Le Préfet de Seine-Saint-Denis exclut les femmes voilées de la cérémonie
de remise des décrets de naturalisation
Bobigny, le 21 décembre 2004
Convoquée ce matin du 21 décembre par la Préfecture de la
Seine-Saint-Denis à la cérémonie de remise de mon décret de
naturalisation, j’ai été témoin de l’exclusion de quatre femmes portant
un foulard et d’une cinquième porteuse d’un bandana. Trois d’entre elles
(Mmes Ramdani, Cheikhi et El Marakchi) venaient retirer leur décret de
naturalisation, les deux autres venaient accompagner un proche pour
cette cérémonie.
A l’entrée du salon d’honneur de la Préfecture, les fonctionnaires ont
demandé à ces femmes de retirer leur couvre-chef. Devant leur
étonnement, les agents de la Préfecture ont invoqué des instructions de
leur hiérarchie. Le sous-préfet, appelé pour justifier cette demande,
l’a expliquée par des instructions formelles du Préfet de
Seine-Saint-Denis pour qu’aucune femme voilée ne soit admise à assister
à la cérémonie officielle de remise des décrets de naturalisation. Il a
déclaré que ces instructions ne découlaient pas d’un texte législatif ou
réglementaire mais se fondaient sur des principes républicains : pour
une cérémonie aussi symbolique de l’intégration dans la communauté
nationale française, où la Marseillaise est jouée, tout signe ostensible
d’appartenance communautaire doit être banni.
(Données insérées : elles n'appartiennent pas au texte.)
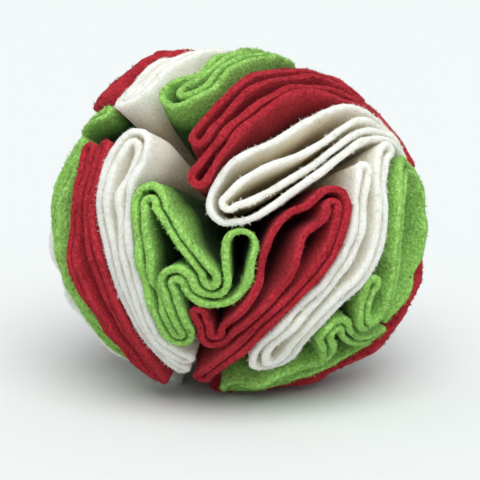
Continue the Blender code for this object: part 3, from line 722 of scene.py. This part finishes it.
def makeFluff(colour, hairs):
    points = np.concatenate(hairs)
    first = np.arange(len(points))[:, None] * 4
    corners = np.array([(0, 1, 3), (1, 2, 3), (2, 0, 3), (2, 1, 0)])
    faces = (first[:, :, None] + corners[None]).reshape(-1, 3)
    mesh = bpy.data.meshes.new(colour + "_fluff")
    mesh.from_pydata(points.reshape(-1, 3).tolist(), [], faces.tolist())
    return addObject(colour + "_fluff", mesh)


# The fleece is one material for each colour, and one more for its fluff.
# The tip colour is a painted sheen on the pile's highest tips, where the fuzz catches light.
fleeces = {
    # The deep colour is painted shade between the sheets. The face colour is the fleece's own, set a
    # little lighter than the cut edge as painted light.
    "red": {
        "edge": (0.36, 0.015, 0.026), "face": (0.45, 0.026, 0.038),
        "deepShade": (0.10, 0.003, 0.006), "deepShadeAt": 0.30,
        "tipSheen": (0.52, 0.06, 0.09), "mottle": 0.30,
        "sheen": (1.0, 0.50, 0.55), "sheenWeight": 0.06, "glow": 0.0,
    },
    "green": {
        "edge": (0.27, 0.53, 0.11), "face": (0.27, 0.55, 0.11),
        "deepShade": (0.008, 0.045, 0.005), "deepShadeAt": 0.25,
        "tipSheen": (0.60, 0.86, 0.36), "mottle": 0.36,
        "sheen": (0.85, 1.0, 0.60), "sheenWeight": 0.06, "glow": 0.0,
    },
    "white": {
        "edge": (0.86, 0.845, 0.75), "face": (0.91, 0.88, 0.755),
        "deepShade": (0.72, 0.60, 0.40), "deepShadeAt": 0.45,
        "tipSheen": (0.93, 0.92, 0.86), "mottle": 0.11,
        "sheen": (1.0, 1.0, 0.95), "sheenWeight": 0.06, "glow": 0.9,
    },
}

pile = {
    "tuft": {"scale": 780, "detail": 2, "roughness": 0.6},
    "grain": {"scale": 2300, "detail": 1, "roughness": 0.5},
    "patch": {"scale": 120, "detail": 2, "roughness": 0.5},
    "tuftShare": 0.75,         # of the pile's height, and grain makes the rest
    "heightShare": 0.7,        # of the mottling, and patches make the rest
    "contrast": 6.0,
    "tipSheenFrom": 0.52,          # height where the painted sheen on the pile's tips begins
    "tipSheenFull": 0.78,          # and where it is brightest
    "tipSheenMost": 0.8,
    "tipSheenEnd": 0.16,           # depth where the painted sheen gives way to shade, as a share of the ball's radius
    "faceAt": 0.014,           # depth where the face's colour takes over from the cut edge's
    "bump": 0.0012,            # height of the bump, in metres
    "roughness": 0.95,
    "specular": 0.15,
    "sheenRoughness": 0.55,
    "glowColour": (1.0, 0.9, 0.75),
    "glowDepth": 0.008,
}


# mottled colour and height of brushed pile, with a painted sheen on its highest tips, on the piece's own
# coordinates
def pileGroup():
    group = bpy.data.node_groups.new("brushedPile", "ShaderNodeTree")
    for name, kind, way in (
        ("Colour", "NodeSocketColor", "INPUT"), ("Tuft Scale", "NodeSocketFloat", "INPUT"),
        ("Grain Scale", "NodeSocketFloat", "INPUT"), ("Patch Scale", "NodeSocketFloat", "INPUT"),
        ("Mottle", "NodeSocketFloat", "INPUT"), ("Tip Sheen Colour", "NodeSocketColor", "INPUT"),
        ("Tip Sheen Share", "NodeSocketFloat", "INPUT"),
        ("Colour", "NodeSocketColor", "OUTPUT"), ("Height", "NodeSocketFloat", "OUTPUT"),
    ):
        group.interface.new_socket(name=name, in_out=way, socket_type=kind)
    nodes, links = group.nodes, group.links
    given, made = nodes.new("NodeGroupInput"), nodes.new("NodeGroupOutput")
    place = nodes.new("ShaderNodeTexCoord")

    def noiseOf(kind):
        texture = nodes.new("ShaderNodeTexNoise")
        texture.inputs["Detail"].default_value = pile[kind]["detail"]
        texture.inputs["Roughness"].default_value = pile[kind]["roughness"]
        links.new(place.outputs["Object"], texture.inputs["Vector"])
        links.new(given.outputs[kind.title() + " Scale"], texture.inputs["Scale"])
        return texture.outputs["Fac"]

    def maths(operation, first, second):
        node = nodes.new("ShaderNodeMath")
        node.operation = operation
        for socket, value in zip(node.inputs, (first, second)):
            if isinstance(value, (int, float)):
                socket.default_value = value
            else:
                links.new(value, socket)
        return node.outputs[0]

    def blend(first, second, firstShare):
        second = maths("MULTIPLY", second, 1 - firstShare)
        return maths("ADD", maths("MULTIPLY", first, firstShare), second)

    height = blend(noiseOf("tuft"), noiseOf("grain"), pile["tuftShare"])
    shade = blend(height, noiseOf("patch"), pile["heightShare"])
    shade = maths("MULTIPLY", maths("SUBTRACT", shade, 0.5), given.outputs["Mottle"])
    shade = maths("ADD", maths("MULTIPLY", shade, pile["contrast"]), 1.0)
    tint = nodes.new("ShaderNodeVectorMath")
    tint.operation = "SCALE"
    links.new(given.outputs["Colour"], tint.inputs[0])
    links.new(shade, tint.inputs["Scale"])
    # painted sheen: the highest pile takes the pale tip colour, as fuzz catching light
    sheenTips = nodes.new("ShaderNodeMapRange")
    sheenTips.inputs["From Min"].default_value = pile["tipSheenFrom"]
    sheenTips.inputs["From Max"].default_value = pile["tipSheenFull"]
    sheenTips.inputs["To Max"].default_value = pile["tipSheenMost"]
    links.new(height, sheenTips.inputs["Value"])
    paintedSheen = maths("MULTIPLY", sheenTips.outputs["Result"], given.outputs["Tip Sheen Share"])
    withPaintedSheen = nodes.new("ShaderNodeMix")
    withPaintedSheen.data_type = "RGBA"
    links.new(paintedSheen, withPaintedSheen.inputs["Factor"])
    links.new(tint.outputs[0], withPaintedSheen.inputs["A"])
    links.new(given.outputs["Tip Sheen Colour"], withPaintedSheen.inputs["B"])
    links.new(withPaintedSheen.outputs["Result"], made.inputs["Colour"])
    links.new(height, made.inputs["Height"])
    return group


# the cut edge's own colour, then the face's, its own colour lightened a little as painted light, then the
# painted shade between the sheets
def depthColour(nodes, links, depth, look):
    ramp = nodes.new("ShaderNodeValToRGB")
    ramp.color_ramp.elements[0].position = 0.0
    ramp.color_ramp.elements[0].color = (*look["edge"], 1)
    ramp.color_ramp.elements[1].position = look["deepShadeAt"]
    ramp.color_ramp.elements[1].color = (*look["deepShade"], 1)
    face = ramp.color_ramp.elements.new(pile["faceAt"])
    face.color = (*look["face"], 1)
    links.new(depth, ramp.inputs["Fac"])
    return ramp.outputs["Color"]


# Loose fleece is the fluff, which has no glow of its own. It has no depth either, so it
# takes the cut edge's colour, with no painted shade and the full painted sheen on its tips.
def fleece(colour, group, loose=False):
    look = fleeces[colour]
    material = bpy.data.materials.new(colour + ("Fluff" if loose else "Fleece"))
    material.use_nodes = True
    nodes, links = material.node_tree.nodes, material.node_tree.links
    shader = nodes["Principled BSDF"]
    for socket, value in (
        ("Roughness", pile["roughness"]), ("Specular IOR Level", pile["specular"]),
        ("Sheen Weight", look["sheenWeight"]), ("Sheen Roughness", pile["sheenRoughness"]),
        ("Sheen Tint", (*look["sheen"], 1)), ("Subsurface Weight", 0 if loose else look["glow"]),
        ("Subsurface Radius", pile["glowColour"]), ("Subsurface Scale", pile["glowDepth"]),
    ):
        shader.inputs[socket].default_value = value

    depth = nodes.new("ShaderNodeAttribute")
    depth.attribute_name = "depth"
    brushed = nodes.new("ShaderNodeGroup")
    brushed.node_tree = group
    for kind in ("tuft", "grain", "patch"):
        brushed.inputs[kind.title() + " Scale"].default_value = pile[kind]["scale"]
    brushed.inputs["Mottle"].default_value = look["mottle"]
    brushed.inputs["Tip Sheen Colour"].default_value = (*look["tipSheen"], 1)
    links.new(depthColour(nodes, links, depth.outputs["Fac"], look), brushed.inputs["Colour"])
    # the painted sheen on the tips fades out with depth, where shade falls
    shallow = nodes.new("ShaderNodeMapRange")
    shallow.inputs["From Max"].default_value = pile["tipSheenEnd"]
    shallow.inputs["To Min"].default_value = 1
    shallow.inputs["To Max"].default_value = 0
    links.new(depth.outputs["Fac"], shallow.inputs["Value"])
    links.new(shallow.outputs["Result"], brushed.inputs["Tip Sheen Share"])
    links.new(brushed.outputs["Colour"], shader.inputs["Base Color"])
    bump = nodes.new("ShaderNodeBump")
    bump.inputs["Distance"].default_value = pile["bump"]
    links.new(brushed.outputs["Height"], bump.inputs["Height"])
    links.new(bump.outputs["Normal"], shader.inputs["Normal"])
    return material


# The studio is a pale floor, a soft room and one broad sun.
studio = {
    "floorSize": 14.0,
    "floorColour": (0.720, 0.742, 0.730),
    "floorRoughness": 0.9,
    "floorSpecular": 0.1,
    "world": (0.93, 0.97, 1.0),
    "worldStrength": 0.62,
    "sunTurn": 8,              # degrees, from the front towards the right
    "sunLift": 58,
    "sunAngle": 56,            # how broad it is
    "sunStrength": 2.55,
    "cameraLift": 12,
    "cameraDistance": 0.70,
    "lens": 130.1,             # in millimetres, and so is the sensor
    "sensor": 36,
    "aimBelow": 0.0085,        # how far under the ball's middle the camera looks
}


def makeFloor():
    bm = bmesh.new()
    bmesh.ops.create_grid(bm, x_segments=1, y_segments=1, size=studio["floorSize"] / 2)
    mesh = bpy.data.meshes.new("studioFloor")
    bm.to_mesh(mesh)
    bm.free()
    floor = addObject("studioFloor", mesh)
    paper = bpy.data.materials.new("palePaper")
    paper.use_nodes = True
    shader = paper.node_tree.nodes["Principled BSDF"]
    shader.inputs["Base Color"].default_value = (*studio["floorColour"], 1)
    shader.inputs["Roughness"].default_value = studio["floorRoughness"]
    shader.inputs["Specular IOR Level"].default_value = studio["floorSpecular"]
    mesh.materials.append(paper)


def makeLight():
    world = bpy.data.worlds.new("softRoom")
    world.use_nodes = True
    background = world.node_tree.nodes["Background"]
    background.inputs["Color"].default_value = (*studio["world"], 1)
    background.inputs["Strength"].default_value = studio["worldStrength"]
    bpy.context.scene.world = world

    lamp = bpy.data.lights.new("softSun", "SUN")
    lamp.energy = studio["sunStrength"]
    lamp.angle = math.radians(studio["sunAngle"])
    sun = addObject("softSun", lamp)
    towards = Vector(direction(studio["sunTurn"], studio["sunLift"]))
    sun.rotation_euler = towards.to_track_quat("Z", "Y").to_euler()


def makeCamera():
    lens = bpy.data.cameras.new("camera")
    lens.lens = studio["lens"]
    lens.sensor_width = studio["sensor"]
    camera = addObject("camera", lens)
    away = Vector(direction(0, studio["cameraLift"]))
    camera.location = Vector(middle) + away * studio["cameraDistance"]
    aim = Vector(middle) - Vector((0, 0, studio["aimBelow"]))
    camera.rotation_euler = (camera.location - aim).to_track_quat("Z", "Y").to_euler()
    bpy.context.scene.camera = camera
    bpy.context.scene.view_settings.view_transform = "Standard"


makeFloor()
makeLight()
makeCamera()
print("studio ready")

edges = settledEdges()
print("cut edges settled")

pileNodes = pileGroup()
materials = {colour: fleece(colour, pileNodes) for colour in fleeces}
hairs = {colour: [] for colour in fleeces}
loops = np.array([loop for loop, rise in edges.values()])
for order, (name, (loop, rise)) in enumerate(edges.items()):
    colour = name.split("_")[0]
    openShare = slack["fullBulge" if name == slack["slackest"] else "bulge"]
    beside = [freeRoom(loops, order, side, openShare) for side in (-1, 1)]
    rooms = [finer(room) for room, swell in beside]
    swells = [finer(swell) for room, swell in beside]
    rings = discRings(loop, rise, swells, order)
    hairs[colour].append(fluffHairs(rings, np.random.default_rng(order)))
    disc = makeDisc(name, rings, rooms)
    disc.data.materials.append(materials[colour])
    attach(disc, "root")
    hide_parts(name)
print("discs made:", len(edges))

for colour in fleeces:
    piece = makeFluff(colour, hairs[colour])
    piece.data.materials.append(fleece(colour, pileNodes, loose=True))
    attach(piece, "root")
    print(colour, "fluff made:", fluff["perDisc"] * len(hairs[colour]), "hairs")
Depuis huit mois que ces
instructions sont selon lui appliquées à Bobigny, elles n’auraient
jamais provoqué d’incident. Appelé en renfort, le Directeur de Cabinet
du Préfet (qui a refusé de donner son nom) confirmait les instructions,
les attribuant à la volonté du Préfet, « maître dans la Maison de la
République ».
Les cinq femmes ont donc attendu à la porte du Salon d’honneur, en
compagnie d’une dizaine de policiers appelés en renfort. La cérémonie
terminée, les autres personnes naturalisées sont parties, et les
fonctionnaires ont remis leur décret de naturalisation aux trois
personnes convoquées.
Les trois femmes ainsi exclues de cette cérémonie sont prêtes à
témoigner de l’humiliation qu’elles ont subies.